I had to do a double take on an article this week about the latest Office Angels survey on happiness at work. A quote that struck me immediately was “It is now heartening to see a positive, happy feeling persisting amongst UK workers…”. What an uplifting message in these difficult times.
But hold on. The research says just 42% of people in the UK are happy in their jobs. Call me cup half empty but doesn’t that mean 58% are unhappy?
Our own “Corporate Prisoner” work back in 2009 suggested around 40% of UK workers wanted to leave their current employer. If the Office Angels data is right, and we have no reason to suggest otherwise, then the whole situation has got a lot worse.
People who are miserable at work aren’t motivated to perform. And you need motivated people to deliver everything from great customer service to quality and innovation. So – far from good news for UK PLC – this survey should be a call to arms.
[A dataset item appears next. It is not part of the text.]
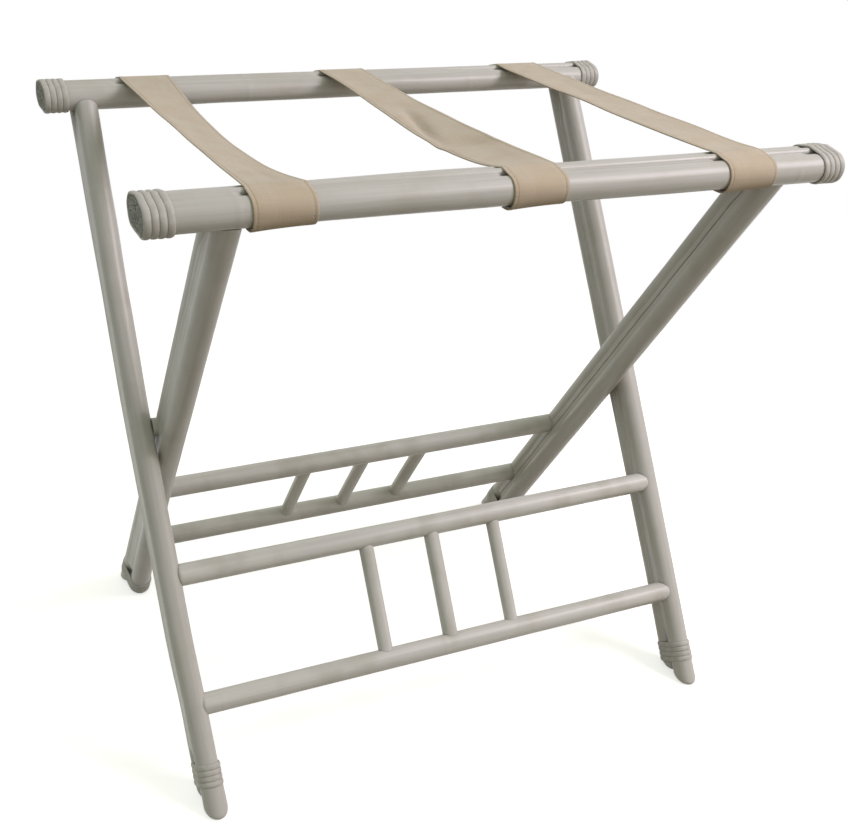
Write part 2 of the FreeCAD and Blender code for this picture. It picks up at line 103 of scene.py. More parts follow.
# How far each leg cane bows to the rack's right, by height from the pivot up the leg.
LEG_BOW = {
    ("outer", "left", "upper"): (
        (-0.379, 0.0036), (-0.290, 0.0020), (-0.200, 0.0), (0.010, -0.0009),
        (0.120, 0.0003), (0.229, 0.0022), (0.330, 0.0040),
    ),
    ("outer", "left", "under"): (
        (-0.379, 0.0030), (-0.290, 0.0018), (-0.200, -0.0006), (0.030, -0.0015),
        (0.180, 0.0001), (0.330, 0.0014),
    ),
    ("outer", "right", "upper"): (
        (-0.379, 0.0003), (-0.240, 0.0012), (0.060, 0.0015), (0.330, 0.0005),
    ),
    ("outer", "right", "under"): (
        (-0.379, 0.0004), (-0.240, 0.0018), (0.060, 0.0009), (0.330, 0.0005),
    ),
    ("inner", "left", "upper"): ((-0.379, -0.0012), (-0.240, -0.0006), (-0.080, 0.0)),
    ("inner", "left", "under"): ((-0.379, 0.0032), (-0.240, 0.0018), (-0.080, 0.0)),
    ("inner", "right", "upper"): ((-0.379, 0.0), (0.060, 0.0), (0.200, 0.0008)),
    ("inner", "right", "under"): ((-0.379, 0.0), (0.060, 0.0), (0.200, -0.0006)),
}

# How each rail cane differs from an even straight one, by place along the rail: the growth of
# its radius, and how far it lies outwards from the rack and up. -1 is the rail's inward cane.
RAIL_BOW = {
    ("outer", -1): (
        (-0.322, 0.0, 0.0, 0.0), (-0.230, 0.0, 0.0, 0.0), (-0.120, -0.0005, 0.0003, 0.0007),
        (0.322, -0.0006, 0.0003, 0.0010),
    ),
    ("outer", 1): (
        (-0.322, 0.0, 0.0, 0.0003), (-0.190, 0.0, 0.0, 0.0007), (0.0, 0.0, 0.0, 0.0002),
        (0.322, 0.0, 0.0, 0.0001),
    ),
    ("inner", -1): (
        (-0.322, 0.0, 0.0, 0.0009), (-0.200, 0.0, 0.0, 0.0012), (-0.090, 0.0, 0.0, 0.0020),
        (0.060, 0.0, 0.0, 0.0008), (0.322, 0.0, 0.0, 0.0001),
    ),
    ("inner", 1): (
        (-0.322, 0.0, 0.0, 0.0), (-0.170, 0.0, 0.0, 0.0008), (-0.040, 0.0001, 0.0001, 0.0002),
        (0.140, 0.0005, 0.0005, -0.0011), (0.322, 0.0009, 0.0009, -0.0018),
    ),
}

# Filler in the seam of each leg's pair of canes: how far it comes out towards the skin, and the
# depth and half width of the groove left along its middle.
LEG_SEAM = {
    ("outer", "left"): (0.0106, 0.0001, 0.0010),
    ("outer", "right"): (0.0090, 0.0008, 0.0012),
    ("inner", "left"): (0.0102, 0.0003, 0.0010),
    ("inner", "right"): (0.0100, 0.0011, 0.0008),
}

# Where along each rail the seams beside its reed turn from full to hollow.
SEAM_HOLLOW_RUN = {"outer": (-0.02, 0.25), "inner": (-0.16, 0.10)}

# How far the peel at the left foot of each frame sits above the level of the right one.
FOOT_PEEL_LIFT = {"outer": 0.0035, "inner": 0.0}

# Left and right end of each rail.
RAIL_ENDS = {"outer": (-0.3168, 0.3220), "inner": (-0.3240, 0.3172)}

# Each spindle's radius and how far it stands to the right of its even place.
SPINDLES = {
    ("outer", "left"): (0.0077, -0.0002),
    ("outer", "middle"): (0.0081, 0.0012),
    ("outer", "right"): (0.0071, 0.0015),
    ("inner", "left"): (0.0074, 0.0003),
    ("inner", "middle"): (0.0073, -0.0004),
    ("inner", "right"): (0.0078, 0.0002),
}

PEEL_TURNS = 4
PEEL_THICKNESS = 0.0025
PEEL_WANDER = 0.0010
RAIL_PEEL = {"Pitch": 0.0057, "Width": 0.0061, "proud": 0.0019}
FOOT_PEEL = {"Pitch": 0.0055, "Width": 0.0061, "proud": 0.0013}
# How far foot peel can reach beyond the under cane, and how far it stays off the floor.
FOOT_PEEL_REACH = 0.0017
FLOOR_GAP = 0.001

STRAP_WIDTH = 0.051
STRAP_THICKNESS = 0.0011
HEM_WIDTH = 0.0075
HEM_STITCH_INSET = 0.0032
# Between a strap's underside and the canes it bears on.
STRAP_GAP = 0.00035
# How far outwards from the middle of a rail's underside a strap ends, and the rows up to there.
STRAP_TAIL, TAIL_ROWS = 0.0065, 3
SPAN_ROWS = 90
STITCH_PITCH, STITCH_LENGTH, STITCH_WIDTH = 0.0034, 0.0028, 0.00055
TACK_PITCH, TACK_RADIUS, TACK_RISE = 0.0105, 0.0034, 0.0011

# --------------------------------------------------------------------------- nodes and colour


def srgb(text):
    """Linear colour of an sRGB hex value."""
    channels = [int(text[i : i + 2], 16) / 255 for i in (1, 3, 5)]
    return (*[c / 12.92 if c <= 0.04045 else ((c + 0.055) / 1.055) ** 2.4 for c in channels], 1.0)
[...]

I could be cynical and suggest that a lot of recruitment businesses might actually be smiling at this point. Miserable people are less likely to stay in their jobs. They keep staff turnover up which in turns means more opportunities for placements and fees. The nightmare scenario for the recruitment industry may be lots of energised, happy, engaged people staying put. If happiness at work ever hit 100%, they’d be extinct.
Of course that won’t happen. There will always be people who, no matter how well looked after, decide the grass is greener elsewhere. However imagine the boost to performance if we could get 70 or even 80% of the workforce happy!
The basic numbers of employee engagement are sobering.
|Understanding customer needs|
|Likely to recommend their employer’s product|
|Active advocates for the Company|
What makes people happy at work differs enormously. We’ve run workshops for HR teams asking the key questions: what motivates your people and how does that align with your employer proposition? The tool we’ve used for this is the Chiumento Career Motivation model – which breaks employees into five motivation types.
To get high happiness scores you need a strong alignment between what an organisation offers (ie their proposition) and what their employees want for themselves. It’s the basic law of career management.
Some employment relationships made in hell include:-
- Achievers – who thrive on development, challenge and personal growth – recruited into jobs with high routine and repetition and low autonomy. An increasing risk in a world where many graduates are probably doing non-graduate jobs just to scrape by.
- Materialists – who are primarily driven by extrinsic reward – recruited into median/low pay environments. Materialists are typically the least loyal and most vocally negative in the workforce. Not – as some recruiters would have you believe – the most driven.
- Protectionists – who value predictability and work life balance – who land a job where the boss hands them a Blackberry and expects them to be on call 24/7.
The link between career management and engagement is unbreakable. Get it right and the miserable ones will dwindle.
So come on UK PLC, what are you going to do this month about the disaffected 58%?